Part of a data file
-- start --
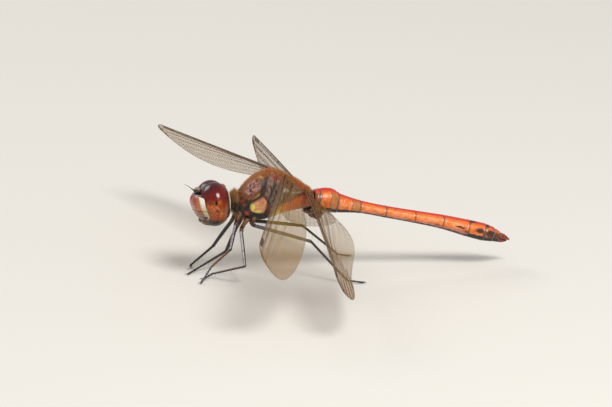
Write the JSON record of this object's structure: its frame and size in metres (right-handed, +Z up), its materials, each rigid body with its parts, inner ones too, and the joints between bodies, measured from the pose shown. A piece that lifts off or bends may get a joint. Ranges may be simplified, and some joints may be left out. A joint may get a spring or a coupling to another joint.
{
  "type": "dragonfly model",
  "caption": "Red darter dragonfly at life size, perched with its wings swept forward and down, with big eyes, a humped hairy thorax, a slim ringed abdomen and thin spiny legs.",
  "frame": {"origin": "centre of the bounding box's bottom face, on the floor under the perched insect", "axes": "+X from head to tail, +Y to the insect's right side, +Z up from the floor"},
  "size_m": [0.0394, 0.0564, 0.013],
  "materials": {
    "eyes": "glossy",
    "head": "satin",
    "thorax": "satin under fine hair",
    "abdomen": "satin",
    "legs": "satin",
    "wings": "thin amber membrane"
  },
  "bodies": {
    "root": {"eye_l": "eyes", "eye_r": "eyes", "antenna_l": "legs", "antenna_r": "legs", "head_back": "head", "frons": "head", "clypeus_labrum": "head", "labium": "head", "vertex": "head", "prothorax": "thorax", "thorax": "thorax", "abdomen_01": "abdomen", "abdomen_02": "abdomen", "abdomen_03": "abdomen", "abdomen_04": "abdomen", "abdomen_05": "abdomen", "abdomen_06": "abdomen", "abdomen_07": "abdomen", "abdomen_08": "abdomen", "abdomen_09": "abdomen", "abdomen_10": "abdomen", "hamule": "thorax", "cercus_l": "abdomen", "cercus_r": "abdomen", "epiproct": "abdomen", "forewing_l": "wings", "forewing_r": "wings", "hindwing_l": "wings", "hindwing_r": "wings", "foreleg_l_coxa": "thorax", "foreleg_l_femur": "legs", "foreleg_l_tibia": "legs", "foreleg_l_tarsus": "legs", "midleg_l_coxa": "thorax", "midleg_l_femur": "legs", "midleg_l_tibia": "legs", "midleg_l_tarsus": "legs", "hindleg_l_coxa": "thorax", "hindleg_l_femur": "legs", "hindleg_l_tibia": "legs", "hindleg_l_tarsus": "legs", "foreleg_r_coxa": "thorax", "foreleg_r_femur": "legs", "foreleg_r_tibia": "legs", "foreleg_r_tarsus": "legs", "midleg_r_coxa": "thorax", "midleg_r_femur": "legs", "midleg_r_tibia": "legs", "midleg_r_tarsus": "legs", "hindleg_r_coxa": "thorax", "hindleg_r_femur": "legs", "hindleg_r_tibia": "legs", "hindleg_r_tarsus": "legs"}
  },
  "joints": []
}
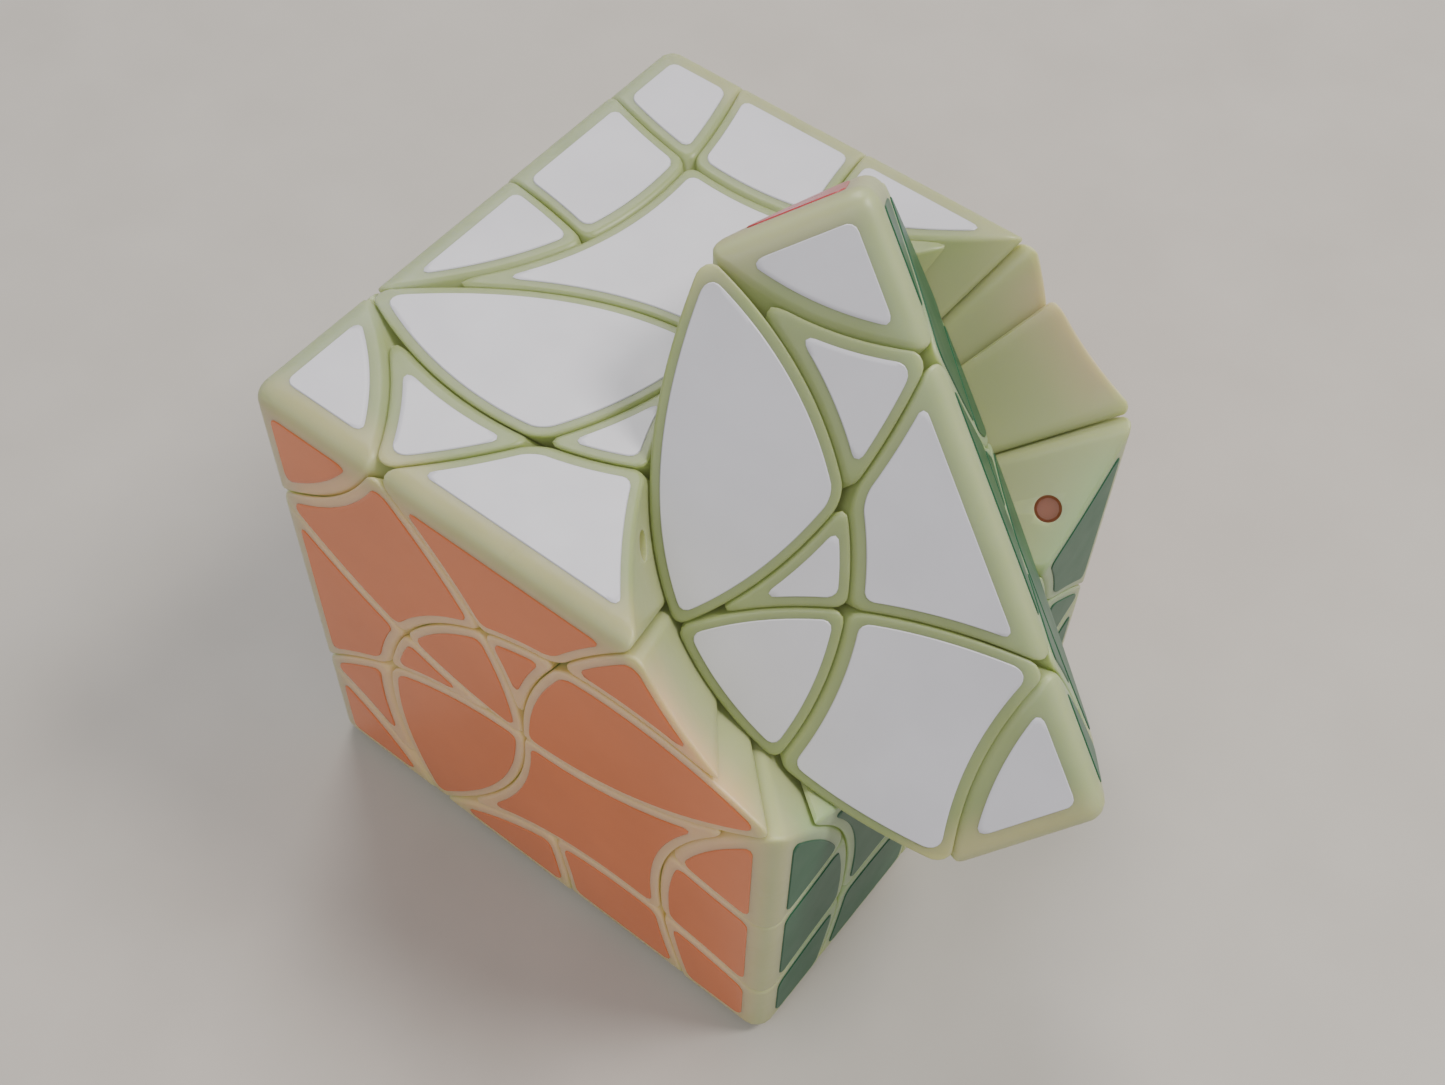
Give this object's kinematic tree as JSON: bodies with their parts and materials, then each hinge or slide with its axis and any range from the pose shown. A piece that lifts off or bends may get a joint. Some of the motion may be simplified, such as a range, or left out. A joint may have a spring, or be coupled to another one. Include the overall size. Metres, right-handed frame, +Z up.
{
  "type": "cube twisty puzzle",
  "caption": "Cube twisty puzzle with conical cuts on slanted axes, rounded edges and six sticker colours; one layer part-turned.",
  "frame": {"origin": "centre of the cube's bottom sticker plane, on the surface that the puzzle stands on", "axes": "+Z up through the white face, +X out of the green face, -Y out of the orange face; the part-turned layer's axis points along +X+Z"},
  "size_m": [0.0794, 0.0604, 0.0794],
  "materials": {
    "glow_plastic": "pale yellow-green translucent glow plastic, satin",
    "white_sticker": "white vinyl, satin",
    "yellow_sticker": "yellow vinyl, satin",
    "orange_sticker": "orange vinyl, satin",
    "red_sticker": "red vinyl, satin",
    "green_sticker": "dark green vinyl, satin",
    "blue_sticker": "blue vinyl, satin",
    "core_plastic": "black moulded plastic",
    "screw_steel": "plated steel"
  },
  "bodies": {
    "core_and_fixed": {"axle_screws": "screw_steel", "core_lower_half": "core_plastic", "core_upper_half": "core_plastic", "fixed_blue_stickers": "blue_sticker", "fixed_cube_corner": "glow_plastic", "fixed_green_stickers": "green_sticker", "fixed_orange_stickers": "orange_sticker", "fixed_petal": "glow_plastic", "fixed_pole_quad": "glow_plastic", "fixed_pole_triangle": "glow_plastic", "fixed_red_stickers": "red_sticker", "fixed_ring_centre": "glow_plastic", "fixed_ring_petal": "glow_plastic", "fixed_ring_triangle": "glow_plastic", "fixed_small_triangle": "glow_plastic", "fixed_star": "glow_plastic", "fixed_white_stickers": "white_sticker", "fixed_yellow_stickers": "yellow_sticker"},
    "turned_layer": {"turned_cube_corner": "glow_plastic", "turned_green_stickers": "green_sticker", "turned_orange_stickers": "orange_sticker", "turned_petal": "glow_plastic", "turned_red_stickers": "red_sticker", "turned_ring_centre": "glow_plastic", "turned_ring_corner": "glow_plastic", "turned_ring_petal": "glow_plastic", "turned_ring_triangle": "glow_plastic", "turned_small_triangle": "glow_plastic", "turned_white_stickers": "white_sticker"},
    "lower_layer": {"lower_blue_stickers": "blue_sticker", "lower_cube_corner": "glow_plastic", "lower_orange_stickers": "orange_sticker", "lower_petal": "glow_plastic", "lower_red_stickers": "red_sticker", "lower_ring_centre": "glow_plastic", "lower_ring_corner": "glow_plastic", "lower_ring_petal": "glow_plastic", "lower_ring_triangle": "glow_plastic", "lower_small_triangle": "glow_plastic", "lower_yellow_stickers": "yellow_sticker"},
    "back_layer": {"back_blue_stickers": "blue_sticker", "back_petal": "glow_plastic", "back_pole_corner": "glow_plastic", "back_pole_quad": "glow_plastic", "back_pole_triangle": "glow_plastic", "back_red_stickers": "red_sticker", "back_ring_corner": "glow_plastic", "back_small_triangle": "glow_plastic", "back_star": "glow_plastic", "back_white_stickers": "white_sticker"},
    "front_layer": {"front_green_stickers": "green_sticker", "front_orange_stickers": "orange_sticker", "front_petal": "glow_plastic", "front_pole_corner": "glow_plastic", "front_pole_quad": "glow_plastic", "front_pole_triangle": "glow_plastic", "front_ring_corner": "glow_plastic", "front_small_triangle": "glow_plastic", "front_star": "glow_plastic", "front_yellow_stickers": "yellow_sticker"}
  },
  "joints": [
    {"name": "turned_layer_turn", "type": "hinge", "parent": "core_and_fixed", "child": "turned_layer", "pos_m": [0, 0, 0.0302], "axis": [0.7071, 0, 0.7071], "continuous": true},
    {"name": "lower_layer_turn", "type": "hinge", "parent": "core_and_fixed", "child": "lower_layer", "pos_m": [0, 0, 0.0302], "axis": [-0.7071, 0, -0.7071], "continuous": true},
    {"name": "back_layer_turn", "type": "hinge", "parent": "core_and_fixed", "child": "back_layer", "pos_m": [0, 0, 0.0302], "axis": [-0.2357, 0.9428, 0.2357], "continuous": true},
    {"name": "front_layer_turn", "type": "hinge", "parent": "core_and_fixed", "child": "front_layer", "pos_m": [0, 0, 0.0302], "axis": [0.2357, -0.9428, -0.2357], "continuous": true}
  ]
}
-- end --
=== GIVEN INSTRUCTION ===
From the records above, extract every entry exactly as given.

=== EXERCISE OUTPUT ===
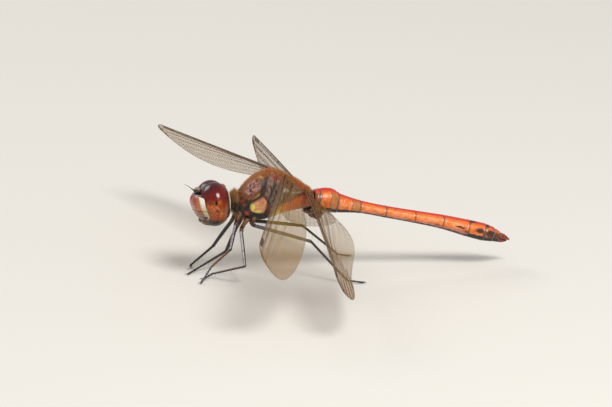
Write the JSON record of this object's structure: its frame and size in metres (right-handed, +Z up), its materials, each rigid body with its parts, inner ones too, and the joints between bodies, measured from the pose shown. A piece that lifts off or bends may get a joint. Ranges may be simplified, and some joints may be left out. A joint may get a spring or a coupling to another joint.
{
  "type": "dragonfly model",
  "caption": "Red darter dragonfly at life size, perched with its wings swept forward and down, with big eyes, a humped hairy thorax, a slim ringed abdomen and thin spiny legs.",
  "frame": {"origin": "centre of the bounding box's bottom face, on the floor under the perched insect", "axes": "+X from head to tail, +Y to the insect's right side, +Z up from the floor"},
  "size_m": [0.0394, 0.0564, 0.013],
  "materials": {
    "eyes": "glossy",
    "head": "satin",
    "thorax": "satin under fine hair",
    "abdomen": "satin",
    "legs": "satin",
    "wings": "thin amber membrane"
  },
  "bodies": {
    "root": {"eye_l": "eyes", "eye_r": "eyes", "antenna_l": "legs", "antenna_r": "legs", "head_back": "head", "frons": "head", "clypeus_labrum": "head", "labium": "head", "vertex": "head", "prothorax": "thorax", "thorax": "thorax", "abdomen_01": "abdomen", "abdomen_02": "abdomen", "abdomen_03": "abdomen", "abdomen_04": "abdomen", "abdomen_05": "abdomen", "abdomen_06": "abdomen", "abdomen_07": "abdomen", "abdomen_08": "abdomen", "abdomen_09": "abdomen", "abdomen_10": "abdomen", "hamule": "thorax", "cercus_l": "abdomen", "cercus_r": "abdomen", "epiproct": "abdomen", "forewing_l": "wings", "forewing_r": "wings", "hindwing_l": "wings", "hindwing_r": "wings", "foreleg_l_coxa": "thorax", "foreleg_l_femur": "legs", "foreleg_l_tibia": "legs", "foreleg_l_tarsus": "legs", "midleg_l_coxa": "thorax", "midleg_l_femur": "legs", "midleg_l_tibia": "legs", "midleg_l_tarsus": "legs", "hindleg_l_coxa": "thorax", "hindleg_l_femur": "legs", "hindleg_l_tibia": "legs", "hindleg_l_tarsus": "legs", "foreleg_r_coxa": "thorax", "foreleg_r_femur": "legs", "foreleg_r_tibia": "legs", "foreleg_r_tarsus": "legs", "midleg_r_coxa": "thorax", "midleg_r_femur": "legs", "midleg_r_tibia": "legs", "midleg_r_tarsus": "legs", "hindleg_r_coxa": "thorax", "hindleg_r_femur": "legs", "hindleg_r_tibia": "legs", "hindleg_r_tarsus": "legs"}
  },
  "joints": []
}
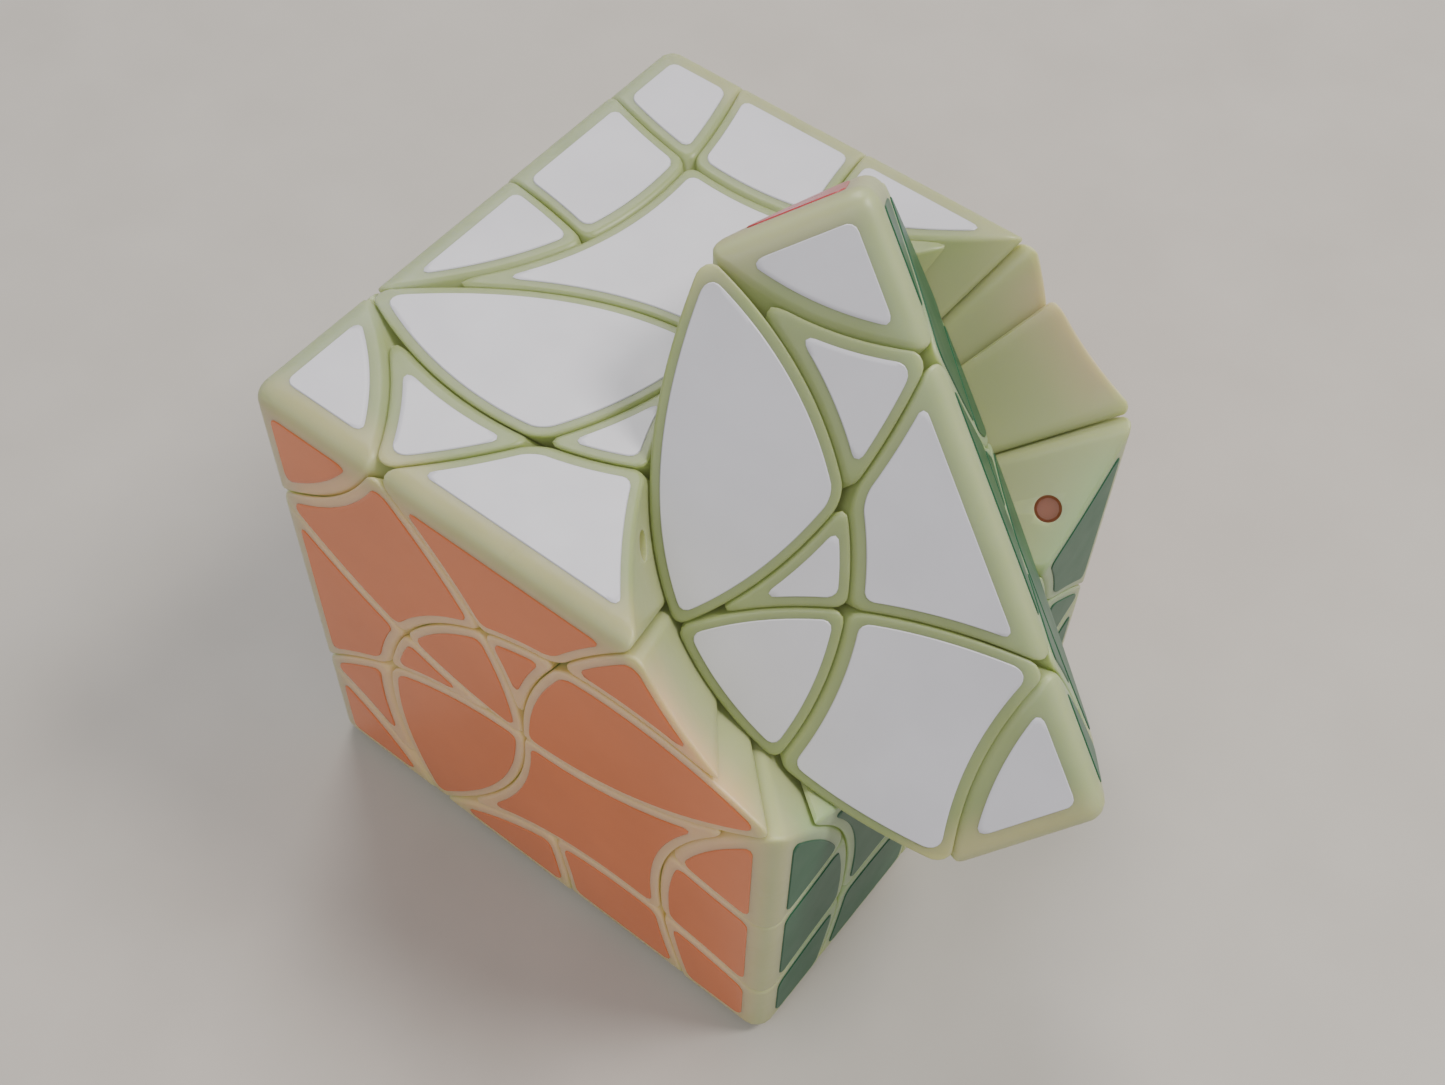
Give this object's kinematic tree as JSON: bodies with their parts and materials, then each hinge or slide with its axis and any range from the pose shown. A piece that lifts off or bends may get a joint. Some of the motion may be simplified, such as a range, or left out. A joint may have a spring, or be coupled to another one. Include the overall size. Metres, right-handed frame, +Z up.
{
  "type": "cube twisty puzzle",
  "caption": "Cube twisty puzzle with conical cuts on slanted axes, rounded edges and six sticker colours; one layer part-turned.",
  "frame": {"origin": "centre of the cube's bottom sticker plane, on the surface that the puzzle stands on", "axes": "+Z up through the white face, +X out of the green face, -Y out of the orange face; the part-turned layer's axis points along +X+Z"},
  "size_m": [0.0794, 0.0604, 0.0794],
  "materials": {
    "glow_plastic": "pale yellow-green translucent glow plastic, satin",
    "white_sticker": "white vinyl, satin",
    "yellow_sticker": "yellow vinyl, satin",
    "orange_sticker": "orange vinyl, satin",
    "red_sticker": "red vinyl, satin",
    "green_sticker": "dark green vinyl, satin",
    "blue_sticker": "blue vinyl, satin",
    "core_plastic": "black moulded plastic",
    "screw_steel": "plated steel"
  },
  "bodies": {
    "core_and_fixed": {"axle_screws": "screw_steel", "core_lower_half": "core_plastic", "core_upper_half": "core_plastic", "fixed_blue_stickers": "blue_sticker", "fixed_cube_corner": "glow_plastic", "fixed_green_stickers": "green_sticker", "fixed_orange_stickers": "orange_sticker", "fixed_petal": "glow_plastic", "fixed_pole_quad": "glow_plastic", "fixed_pole_triangle": "glow_plastic", "fixed_red_stickers": "red_sticker", "fixed_ring_centre": "glow_plastic", "fixed_ring_petal": "glow_plastic", "fixed_ring_triangle": "glow_plastic", "fixed_small_triangle": "glow_plastic", "fixed_star": "glow_plastic", "fixed_white_stickers": "white_sticker", "fixed_yellow_stickers": "yellow_sticker"},
    "turned_layer": {"turned_cube_corner": "glow_plastic", "turned_green_stickers": "green_sticker", "turned_orange_stickers": "orange_sticker", "turned_petal": "glow_plastic", "turned_red_stickers": "red_sticker", "turned_ring_centre": "glow_plastic", "turned_ring_corner": "glow_plastic", "turned_ring_petal": "glow_plastic", "turned_ring_triangle": "glow_plastic", "turned_small_triangle": "glow_plastic", "turned_white_stickers": "white_sticker"},
    "lower_layer": {"lower_blue_stickers": "blue_sticker", "lower_cube_corner": "glow_plastic", "lower_orange_stickers": "orange_sticker", "lower_petal": "glow_plastic", "lower_red_stickers": "red_sticker", "lower_ring_centre": "glow_plastic", "lower_ring_corner": "glow_plastic", "lower_ring_petal": "glow_plastic", "lower_ring_triangle": "glow_plastic", "lower_small_triangle": "glow_plastic", "lower_yellow_stickers": "yellow_sticker"},
    "back_layer": {"back_blue_stickers": "blue_sticker", "back_petal": "glow_plastic", "back_pole_corner": "glow_plastic", "back_pole_quad": "glow_plastic", "back_pole_triangle": "glow_plastic", "back_red_stickers": "red_sticker", "back_ring_corner": "glow_plastic", "back_small_triangle": "glow_plastic", "back_star": "glow_plastic", "back_white_stickers": "white_sticker"},
    "front_layer": {"front_green_stickers": "green_sticker", "front_orange_stickers": "orange_sticker", "front_petal": "glow_plastic", "front_pole_corner": "glow_plastic", "front_pole_quad": "glow_plastic", "front_pole_triangle": "glow_plastic", "front_ring_corner": "glow_plastic", "front_small_triangle": "glow_plastic", "front_star": "glow_plastic", "front_yellow_stickers": "yellow_sticker"}
  },
  "joints": [
    {"name": "turned_layer_turn", "type": "hinge", "parent": "core_and_fixed", "child": "turned_layer", "pos_m": [0, 0, 0.0302], "axis": [0.7071, 0, 0.7071], "continuous": true},
    {"name": "lower_layer_turn", "type": "hinge", "parent": "core_and_fixed", "child": "lower_layer", "pos_m": [0, 0, 0.0302], "axis": [-0.7071, 0, -0.7071], "continuous": true},
    {"name": "back_layer_turn", "type": "hinge", "parent": "core_and_fixed", "child": "back_layer", "pos_m": [0, 0, 0.0302], "axis": [-0.2357, 0.9428, 0.2357], "continuous": true},
    {"name": "front_layer_turn", "type": "hinge", "parent": "core_and_fixed", "child": "front_layer", "pos_m": [0, 0, 0.0302], "axis": [0.2357, -0.9428, -0.2357], "continuous": true}
  ]
}